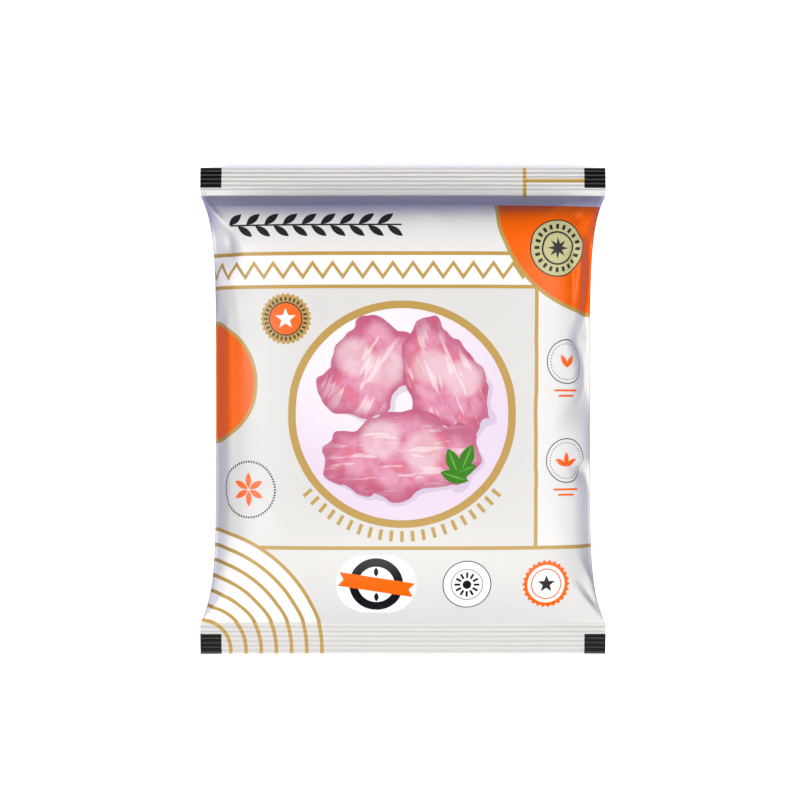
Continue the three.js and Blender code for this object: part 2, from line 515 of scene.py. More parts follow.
# ---------------------------------------------------------------------------------------------
# Pieces of film
# ---------------------------------------------------------------------------------------------


def only(piece: bpy.types.Object) -> None:
    """Makes a piece the only one that the next operators act on."""
    bpy.ops.object.select_all(action="DESELECT")
    piece.select_set(True)
    bpy.context.view_layer.objects.active = piece


def add_web(name: str, across: int, along: int) -> bpy.types.Object:
    """Adds a flat web of film, as a unit square.

    Args:
        name: The piece's name.
        across: The number of faces across it.
        along: The number of faces along it.

    Returns:
        The web.
    """
    bpy.ops.object.select_all(action="DESELECT")
    bpy.ops.mesh.primitive_grid_add(
        x_subdivisions=across, y_subdivisions=along, size=1.0, calc_uvs=False
    )
    web = bpy.context.active_object
    web.name = web.data.name = name
    return web


def web_places(web: bpy.types.Object, across: int, along: int) -> tuple[Numbers, Numbers]:
    """The column and the row of each vertex of a flat web."""
    spots = np.empty(len(web.data.vertices) * 3)
    web.data.vertices.foreach_get("co", spots)
    shares = spots.reshape(-1, 3) + 0.5
    return np.rint(shares[:, 0] * across).astype(int), np.rint(shares[:, 1] * along).astype(int)


def hang(web: bpy.types.Object, places: Numbers, on_film: Numbers) -> None:
    """Moves the vertices of a web to where the filled pack holds them, and maps its print.

    Args:
        web: The web.
        places: The place of each vertex, in millimetres.
        on_film: The place of each vertex on the flat film.
    """
    web.data.vertices.foreach_set("co", (places * MM).ravel())
    loops = np.empty(len(web.data.loops), dtype=int)
    web.data.loops.foreach_get("vertex_index", loops)
    web_map = web.data.uv_layers.new(name=WEB_MAP)
    web_map.data.foreach_set("uv", on_film[loops].ravel())
    web.data.update()


def turn_over(web: bpy.types.Object) -> None:
    """Turns the faces of a web to look down."""
    only(web)
    bpy.ops.object.mode_set(mode="EDIT")
    bpy.ops.mesh.select_all(action="SELECT")
    bpy.ops.mesh.flip_normals()
    bpy.ops.object.mode_set(mode="OBJECT")


def thicken(web: bpy.types.Object, thickness: float, offset: float) -> None:
    """Gives a web its thickness and smooths its shading.

    Args:
        web: The web.
        thickness: Its thickness, in millimetres.
        offset: -1 to thicken it inwards and 1 to thicken it outwards.
    """
    only(web)
    wall = web.modifiers.new("film", "SOLIDIFY")
    wall.thickness = thickness * MM
    wall.offset = offset
    bpy.ops.object.modifier_apply(modifier=wall.name)
    bpy.ops.object.shade_smooth_by_angle(angle=math.radians(50))


def hand_over(piece: bpy.types.Object, role: str) -> None:
    """Places a finished piece in the frame and reports it.

    Args:
        piece: The finished piece.
        role: What the piece is, for the log.
    """
    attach(piece, "root")
    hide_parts(NODE)
    LOG.info("%s: %s, %d faces", piece.name, role, len(piece.data.polygons))


class Side(Enum):
    """The side of the pack that a film shows on."""

    FRONT = 1
    BACK = -1


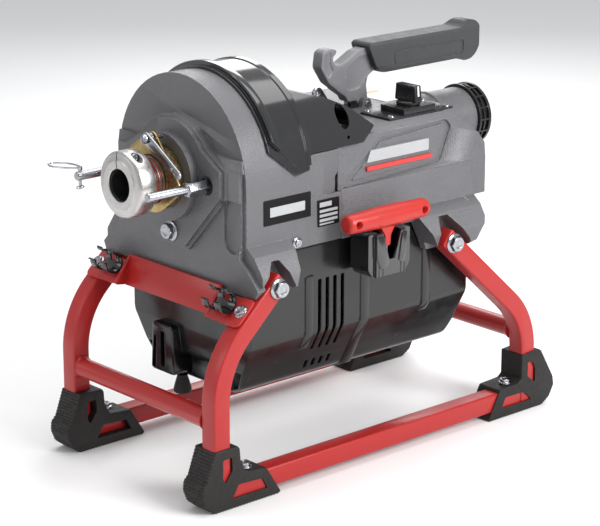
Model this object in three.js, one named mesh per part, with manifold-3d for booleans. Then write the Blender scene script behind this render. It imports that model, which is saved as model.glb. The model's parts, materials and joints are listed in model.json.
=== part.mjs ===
// Sectional drain snake machine: a tube frame on rubber feet carries a cast body with a hollow spindle,
// a clutch lever, a belt-driven motor under it and a rotary switch.
// Millimetres. +Z is up, -Y is the cable end (front), +X is the side with the tool holder.
import * as THREE from "three";
import { mergeVertices } from "three/addons/utils/BufferGeometryUtils.js";
import Module from "manifold-3d";

const wasm = await Module();
wasm.setup();

// ---------- driving dimensions ----------
const GAP = 0.3; // clearance left between pieces that touch
const FIT = 0.05; // clearance round the lever's pin
const RUN = 1; // clearance round a piece that turns in another

const TUBE = 25.4; // side of the square frame tube
const TUBE_WALL = 2;
const FRAME_HALF = 156; // outer face of the side frames
const RAIL_Z = 24; // height of the bottom rail's centre line
const FRONT_LEG = { y: -278.5, cornerZ: 183, slope: 43, radius: 115, topZ: 276.5 };
const REAR_LEG = { y: 265.6, cornerZ: 131.5, slope: 42, radius: 101, topZ: 276.5 };
const LEG_STEPS = 6;
const CROSS_TUBE_R = 12.7;
const CROSS_TUBE_Z = 113;
const PLATE_THICK = 4; // front cross plate
const FOOT_WALL = 2.4; // rubber outside the tube
const FOOT_INNER = 12; // rubber inside the tube
const LEG_BOLT_R = 6;
const LEG_BOLT_FLANGE_R = 13.5;
const FOOT_BOLT_R = 4;

const AXIS_Z = 387; // height of the spindle axis
const BORE_R = 20.5; // cable passage
const SPINDLE_R = 24;
const SPINDLE_REAR = 118;
const SPINDLE_FRONT = -305;
const COLLAR_R = 42;
const COLLAR_BACK = -283;
const COLLAR_FRONT = -310;
const NECK_R = 30; // grooved part behind the collar
const BEARING_SEAT_R = 27;
const BEARING_R = 42;
const REAR_BEARING_R = 34;
const REAR_BEARING_Y = 107;

const BARREL_R = 126;
const WALL = 6; // casting wall
const FACE_Y = -220; // lower front face
const ARCH_Y = -213; // arched front face
const BODY_REAR = 182;
const SKIRT_Z = 300; // lower edge of the body between the wings
const LEDGE_Z = 360; // joint between the body and the rear cover
const ROOF_Z = 430;
const ROOF_HALF = 110;
const SIDE_HALF = 117; // the rear cover's sides at the joint
const HOOD_FRONT = -53;
const BOSS_Y = -230; // raised boss round the spindle

const COVER_R = 132; // clutch cover over the barrel
const COVER_STEP_R = 120; // its smaller rear step

const LEVER_PIVOT = { y: 88, z: 434 };
const LEVER_PIN_R = 4;
const LEVER_THICK = 18;
const SLEEVE_R = 33;

const MOTOR_Z = 200;
const MOTOR_R = 62;
const ROTOR_R = 40;
const MOTOR_PULLEY_R = 20;
const SPINDLE_PULLEY_R = 58;
const BELT = 4;
const BELT_FRONT = -150;
const BELT_WIDTH = 22;

const COVER_HALF = 118; // motor cover
const COVER_WALL = 3;
const COVER_FRONT = -200;
const COVER_REAR = 179;

const POST_X = 71;
const POST_R = 5.8;
const POST_THREAD_R = 4;
const PIN_Y = -316; // the hitch pin's cross hole in a post
const BOSS_BOLT = { r: 5, z: 316 };
const TOOL = { x: 156, y: -8, z: 326, length: 140, r: 14 };
const KNOB = { x: 77, y: 106 };
const GUIDE_R = 40;
const GUIDE_REAR = 277;
const GUARD_R = 44;

// ---------- looks ----------
const LOOKS = {
  castGrey: [0x77777a, 0.6, 0.35],
  darkGrey: [0x5f5e61, 0.62, 0.35],
  gloss: [0x161617, 0.18, 0.1],
  plastic: [0x343437, 0.55, 0],
  rubber: [0x2c2a2c, 0.85, 0],
  grip: [0x4c4e51, 0.75, 0],
  red: [0xc2332b, 0.38, 0.2],
  handleRed: [0xd2452f, 0.5, 0],
  zinc: [0xc9ccd0, 0.28, 0.9],
  aluminium: [0xd2cfcc, 0.34, 0.9],
  yellowZinc: [0xb58f4a, 0.4, 0.8],
  steel: [0x8d9094, 0.4, 0.85],
  black: [0x121213, 0.4, 0.1],
};

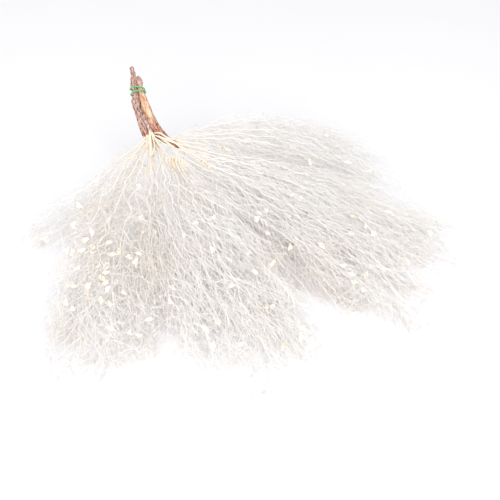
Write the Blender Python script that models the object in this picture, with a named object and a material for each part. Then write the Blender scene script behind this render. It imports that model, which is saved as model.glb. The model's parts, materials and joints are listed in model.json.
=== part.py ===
"""A tied bundle of dried, bleached dream grass, lying on a surface.

Four bark-covered woody stems are bound with green paper-covered wire. From their lower ends
six cream sprays fan out and droop to the surface. Each spray is one culm with its forked,
hair-fine branchlets, sheaths and papery bracts, grown together as one solid.
"""

import math
from typing import NamedTuple

import bmesh
import bpy
import numpy as np

MM = 0.001
UP = np.array([0.0, 0.0, 1.0])

# The collar is where the woody stems end and the sprays begin. Its x and y put the origin
# of the whole bundle under the middle of its box.
COLLAR = np.array([-87.9, 61.7, 87.0]) * MM
STALK_AZIMUTH = 109.3
STALK_TILT = 32.6

# Gaps that separate pieces keep between their surfaces.
SEAT_GAP = 0.3 * MM
CLEAR_GAP = 0.45 * MM

STEM_SIDES = 8
STEM_RING_STEP = 5.0 * MM
BARK_ROUGHNESS = 0.05

# The tie starts at its angle in degrees, from the stalk's right towards the viewer, and goes
# down past the viewer to the right. Its places are turns, each with the height up the stalk.
TIE_WIRE_RADIUS = 0.9 * MM
TIE_START = 200.0
TIE_PLACES = (0.0, 0.3, 0.55, 0.8, 1.05, 1.3, 1.55, 1.7)
TIE_HEIGHTS = (59.9, 57.3, 55.2, 54.6, 52.7, 52.9, 52.7, 51.2)
TIE_POINTS_PER_TURN = 14
TIE_SIDES = 6

# A culm's reach is a share of its spray's, and its taper a power of the length that is left.
CULM_SIDES = 6
CULM_STATIONS = 7
CULM_POINTS = 11
CULM_REACH = 0.8
CULM_TIP_RADIUS = 0.7 * MM
CULM_TAPER = 0.8
CULM_NODE_EVERY = 3
CULM_NODE_SWELL = 1.35
CULM_STUB = 3.0 * MM
CULM_CROWDING = 1.6

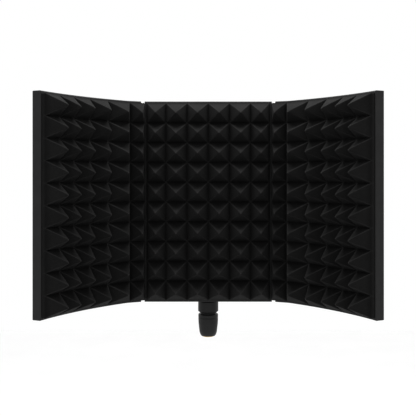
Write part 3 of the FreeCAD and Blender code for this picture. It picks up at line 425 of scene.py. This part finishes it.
def moulded_plastic(name, tone, roughness, grain, depth):
    """Textured moulding: spark-eroded grain, soft flow marks and rubbed, shinier places."""
    material, tree, shader, place = new_material(name)
    flow = add_noise(tree, place, 45 * MM, detail=3)
    rubs = add_noise(tree, place, 14 * MM, detail=6, roughness=0.65)
    fine = add_noise(tree, place, grain, detail=2, roughness=0.6)
    pits = add_cells(tree, place, grain * 1.6)
    colour = ramp(
        tree,
        plus(tree, times(tree, flow, 0.6), times(tree, rubs, 0.4)),
        [(0.3, grey(tone * 0.86)), (0.52, grey(tone)), (0.72, grey(tone * 1.18, 0.01))],
    )
    tree.links.new(colour, shader.inputs["Base Color"])
    tree.links.new(
        between(tree, rubs, roughness + 0.06, roughness - 0.07, start=0.35, end=0.7),
        shader.inputs["Roughness"],
    )
    first = bump(tree, fine, depth, strength=0.7)
    second = bump(tree, pits, depth * 0.8, strength=0.4, after=first)
    third = bump(tree, flow, 0.25 * MM, strength=0.35, after=second)
    tree.links.new(third, shader.inputs["Normal"])
    return material


def powder_coat(name, tone, roughness):
    """Powder-coated sheet metal: orange peel, fine speckle and a few rubbed spots."""
    material, tree, shader, place = new_material(name)
    peel = add_noise(tree, place, 1.6 * MM, detail=2, roughness=0.5)
    speckle = add_noise(tree, place, 0.35 * MM, detail=2, roughness=0.7)
    haze = add_noise(tree, place, 60 * MM, detail=4, roughness=0.6)
    colour = ramp(
        tree, haze, [(0.3, grey(tone * 0.88)), (0.55, grey(tone)), (0.75, grey(tone * 1.22))]
    )
    tree.links.new(colour, shader.inputs["Base Color"])
    tree.links.new(
        between(tree, speckle, roughness - 0.08, roughness + 0.1), shader.inputs["Roughness"]
    )
    first = bump(tree, peel, 0.09 * MM, strength=0.5)
    second = bump(tree, speckle, 0.03 * MM, strength=0.5, after=first)
    tree.links.new(second, shader.inputs["Normal"])
    shader.inputs["Specular IOR Level"].default_value = 0.45
    return material


def metal(name, dark, light, roughness, turned, scuffs=0.1):
    """Bare or plated metal with cloudy plating, small scuffs and marks stretched by turned."""
    material, tree, shader, place = new_material(name)
    marks = add_noise(tree, place, 0.5 * MM, detail=3, roughness=0.6, stretch=turned)
    clouds = add_noise(tree, place, 6 * MM, detail=4, roughness=0.6)
    nicks = add_noise(tree, place, 1.8 * MM, detail=8, roughness=0.75)
    colour = ramp(tree, clouds, [(0.3, dark), (0.7, light)])
    tree.links.new(colour, shader.inputs["Base Color"])
    tree.links.new(
        between(tree, nicks, roughness - scuffs, roughness + scuffs, start=0.35, end=0.65),
        shader.inputs["Roughness"],
    )
    shader.inputs["Metallic"].default_value = 1.0
    first = bump(tree, marks, 0.02 * MM, strength=0.5)
    second = bump(tree, nicks, 0.03 * MM, strength=0.25, after=first)
    tree.links.new(second, shader.inputs["Normal"])
    return material


def open_cell_foam(name, tone):
    """Black open-cell foam: painted shade in the pores between lighter struts, a painted
    highlight on the ridges and tip, and painted shade in the valleys.
    """
    material, tree, shader, place = new_material(name)
    warp = add_noise(tree, place, 3.0 * MM, detail=2)
    pores = add_cells(tree, place, 1.15 * MM)
    small = add_cells(tree, place, 0.55 * MM)
    struts = add_cells(tree, place, 1.15 * MM, "DISTANCE_TO_EDGE")
    fade = add_noise(tree, place, 38 * MM, detail=5, roughness=0.6)
    lint = add_noise(tree, place, 0.9 * MM, detail=2, roughness=0.7)
    # Painted shade in the pores: the colour is darker inside each cell and lighter along its
    # struts.
    lit = between(tree, struts, low=1.0, high=0.0, start=0.0, end=0.22)
    cell = times(tree, lit, 0.5)
    faded = plus(tree, cell, times(tree, fade, 0.7))
    mixed = plus(tree, faded, times(tree, lint, 0.25))
    colour = ramp(
        tree,
        mixed,
        [(0.3, grey(tone * 0.7)), (0.6, grey(tone)), (1.0, grey(tone * 1.6, 0.012))],
    )
    # Painted highlight: the colour is raised up to 2.1 times on the ridges and tip.
    painted_ridge_highlight = between(tree, attribute(tree, "crest"), low=1.0, high=2.1, start=0, end=1)
    # Painted shade: the colour falls to 0.62 towards the valleys, over the lowest quarter of each
    # pyramid.
    shaded = between(tree, attribute(tree, "rise"), low=0.62, high=1.0, start=0, end=0.25)
    colour = scaled(tree, colour, times(tree, painted_ridge_highlight, shaded))
    tree.links.new(colour, shader.inputs["Base Color"])
    shader.inputs["Roughness"].default_value = 0.94
    shader.inputs["Specular IOR Level"].default_value = 0.15
    shader.inputs["Sheen Weight"].default_value = 0.06
    shader.inputs["Sheen Roughness"].default_value = 0.6
    shader.inputs["Sheen Tint"].default_value = (0.6, 0.6, 0.6, 1)
    first = bump(tree, pores, 0.35 * MM, strength=0.55)
    second = bump(tree, small, 0.15 * MM, strength=0.45, after=first)
    third = bump(tree, warp, 0.3 * MM, strength=0.3, after=second)
    tree.links.new(third, shader.inputs["Normal"])
    return material


# The material of each of the CAD model's slots. A tone is the share of light sent back.
MATERIALS = {
    "moulded_frame": moulded_plastic(
        "frame_plastic", tone=0.023, roughness=0.55, grain=0.34 * MM, depth=0.05 * MM
    ),
    "boss_moulding": moulded_plastic(
        "boss_plastic", tone=0.028, roughness=0.62, grain=0.5 * MM, depth=0.08 * MM
    ),
    "grip_moulding": moulded_plastic(
        "grip_plastic", tone=0.017, roughness=0.42, grain=0.26 * MM, depth=0.03 * MM
    ),
    "nylon_washer": moulded_plastic(
        "washer_nylon", tone=0.02, roughness=0.5, grain=0.8 * MM, depth=0.02 * MM
    ),
    "perforated_panel": powder_coat("panel_coat", tone=0.024, roughness=0.5),
    "black_steel": powder_coat("tube_coat", tone=0.019, roughness=0.42),
    "black_screw": metal(
        "screw_black", grey(0.045), grey(0.075), roughness=0.42, turned=(1, 1, 1), scuffs=0.12
    ),
    "zinc_steel": metal(
        "zinc_plate", (0.5, 0.5, 0.47), (0.68, 0.68, 0.66), roughness=0.34, turned=(1, 1, 4)
    ),
    "insert_brass": metal(
        "turned_brass", (0.62, 0.44, 0.2), (0.78, 0.6, 0.3), roughness=0.28, turned=(0.2, 0.2, 5)
    ),
    "pyramid_foam": open_cell_foam("foam_black", tone=0.016),
}


def finish_cad_nodes():
    """Gives every CAD node the finish of its material slot."""
    slots = {part["node"]: part["material_slot"] for part in frame["record"]["subparts"]}
    for name, item in frame["nodes"].items():
        for holder in item.material_slots:
            holder.material = MATERIALS[slots[name]]


# ---------------------------------------------------------------- build


def running_total(start, steps):
    places = [start]
    for step in steps:
        places.append(places[-1] + step)
    return places


def foams():
    half_tray = CENTRE_HALF_WIDTH - SIDE_WALL
    stations = running_total(-sum(CENTRE_COLUMNS) / 2, CENTRE_COLUMNS)
    heights = [PYRAMID] * len(CENTRE_COLUMNS)
    tray = (-half_tray, half_tray)
    seed = SEEDS["centre"]
    centre = foam_sheet("centre_foam_sheet", centre_point, stations, heights, tray, seed)
    cut_recess(centre)
    made = [(centre, "centre_door", "centre_foam")]
    stations = running_total(-STRIP - OVERHANG, OUTER_COLUMNS)
    heights = [LOW_PYRAMID] * LOW_COLUMNS + [PYRAMID] * (len(OUTER_COLUMNS) - LOW_COLUMNS)
    tray = (SIDE_WALL - STRIP, CURVE - END_WALL)
    for side, word in ((1, "right"), (-1, "left")):
        point = outer_point(side)
        sheet = foam_sheet(word + "_foam_sheet", point, stations, heights, tray, SEEDS[word])
        made.append((sheet, word + "_door", word + "_foam"))
    for sheet, body, node in made:
        sheet.data.materials.append(MATERIALS["pyramid_foam"])
        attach(sheet, body)
        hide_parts(node)


def cut_recess(foam):
    """The recess behind the plate and nuts of the boss, in the back of the centre sheet."""
    low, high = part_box("backing_plate")
    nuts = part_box("boss_nuts")[0].y
    back = FRAME_DEPTH - FRONT_PLANE
    corner = Vector((low.x - RECESS_MARGIN, nuts - NUT_CLEARANCE, low.z - RECESS_MARGIN))
    opposite = Vector((high.x + RECESS_MARGIN, back, high.z + RECESS_MARGIN))
    bpy.ops.mesh.primitive_cube_add(size=1, location=(corner + opposite) / 2)
    tool = bpy.context.object
    tool.scale = opposite - corner
    modifier = foam.modifiers.new("recess", "BOOLEAN")
    modifier.operation = "DIFFERENCE"
    modifier.object = tool
    modifier.solver = "EXACT"
    bpy.context.view_layer.objects.active = foam
    bpy.ops.object.modifier_apply(modifier=modifier.name)
    bpy.data.objects.remove(tool, do_unlink=True)


# ---------------------------------------------------------------- stage


def floor():
    bpy.ops.mesh.primitive_plane_add(size=FLOOR_SIZE, location=(0, 0, FLOOR_LEVEL))
    plane = bpy.context.object
    plane.name = "floor"
    material, tree, shader, place = new_material("pale_floor")
    cloud = add_noise(tree, place, FLOOR_CLOUDS, detail=3)
    dark, light = FLOOR_TONES
    colour = ramp(tree, cloud, [(0.3, grey(dark)), (0.7, grey(light))])
    tree.links.new(colour, shader.inputs["Base Color"])
    shader.inputs["Roughness"].default_value = 0.7
    plane.data.materials.append(material)


def softbox():
    data = bpy.data.lights.new("top_softbox", "AREA")
    data.shape = "RECTANGLE"
    data.size, data.size_y = SOFTBOX_SIZE
    data.energy = SOFTBOX_POWER
    light = bpy.data.objects.new("top_softbox", data)
    bpy.context.collection.objects.link(light)
    light.location = SOFTBOX_PLACE
    aim = Vector(SOFTBOX_TARGET) - Vector(SOFTBOX_PLACE)
    light.rotation_euler = aim.to_track_quat("-Z", "Y").to_euler()
    light.visible_camera = False


def studio():
    scene = bpy.context.scene
    scene.view_settings.view_transform = "Standard"
    scene.view_settings.gamma = GAMMA
    world = bpy.data.worlds.new("studio")
    world.use_nodes = True
    background = world.node_tree.nodes["Background"]
    background.inputs["Color"].default_value = (1, 1, 1, 1)
    background.inputs["Strength"].default_value = 1.0
    scene.world = world
    softbox()


def camera():
    data = bpy.data.cameras.new("camera")
    data.sensor_width = SENSOR_WIDTH
    data.lens = LENS
    data.shift_x, data.shift_y = SHIFT
    item = bpy.data.objects.new("camera", data)
    bpy.context.collection.objects.link(item)
    item.location = CAMERA_PLACE
    item.rotation_euler = (math.pi / 2, 0, 0)
    bpy.context.scene.camera = item


camera()
finish_cad_nodes()
foams()
floor()
studio()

▸ Aim of the task
Copy out the listing above, line by line and exactly, from its first line to the line holding "web.data.update()", inclusive.

▸ Result of the task
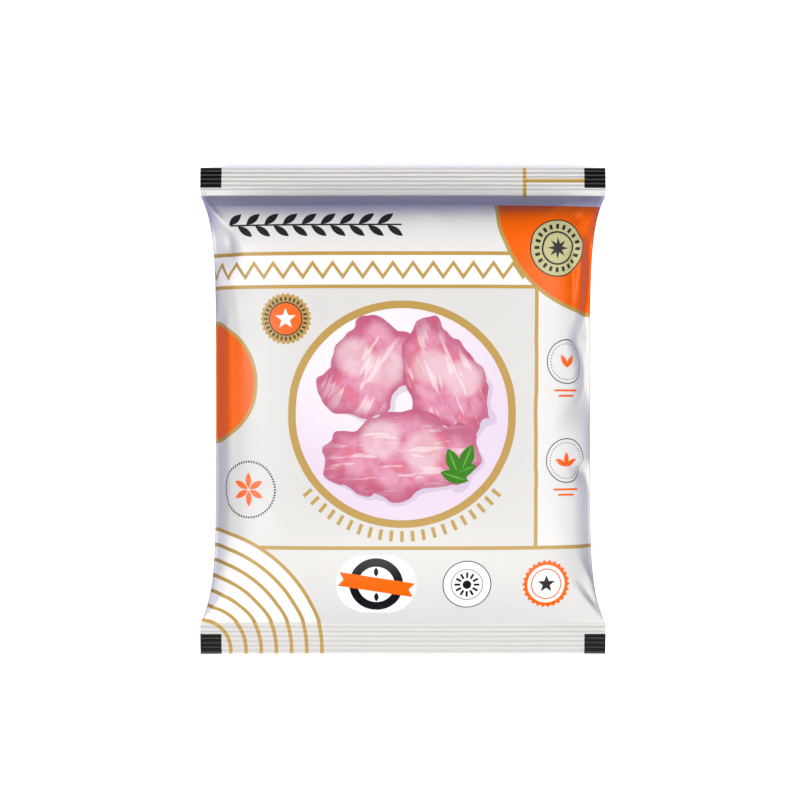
Continue the three.js and Blender code for this object: part 2, from line 515 of scene.py. More parts follow.
# ---------------------------------------------------------------------------------------------
# Pieces of film
# ---------------------------------------------------------------------------------------------


def only(piece: bpy.types.Object) -> None:
    """Makes a piece the only one that the next operators act on."""
    bpy.ops.object.select_all(action="DESELECT")
    piece.select_set(True)
    bpy.context.view_layer.objects.active = piece


def add_web(name: str, across: int, along: int) -> bpy.types.Object:
    """Adds a flat web of film, as a unit square.

    Args:
        name: The piece's name.
        across: The number of faces across it.
        along: The number of faces along it.

    Returns:
        The web.
    """
    bpy.ops.object.select_all(action="DESELECT")
    bpy.ops.mesh.primitive_grid_add(
        x_subdivisions=across, y_subdivisions=along, size=1.0, calc_uvs=False
    )
    web = bpy.context.active_object
    web.name = web.data.name = name
    return web


def web_places(web: bpy.types.Object, across: int, along: int) -> tuple[Numbers, Numbers]:
    """The column and the row of each vertex of a flat web."""
    spots = np.empty(len(web.data.vertices) * 3)
    web.data.vertices.foreach_get("co", spots)
    shares = spots.reshape(-1, 3) + 0.5
    return np.rint(shares[:, 0] * across).astype(int), np.rint(shares[:, 1] * along).astype(int)


def hang(web: bpy.types.Object, places: Numbers, on_film: Numbers) -> None:
    """Moves the vertices of a web to where the filled pack holds them, and maps its print.

    Args:
        web: The web.
        places: The place of each vertex, in millimetres.
        on_film: The place of each vertex on the flat film.
    """
    web.data.vertices.foreach_set("co", (places * MM).ravel())
    loops = np.empty(len(web.data.loops), dtype=int)
    web.data.loops.foreach_get("vertex_index", loops)
    web_map = web.data.uv_layers.new(name=WEB_MAP)
    web_map.data.foreach_set("uv", on_film[loops].ravel())
    web.data.update()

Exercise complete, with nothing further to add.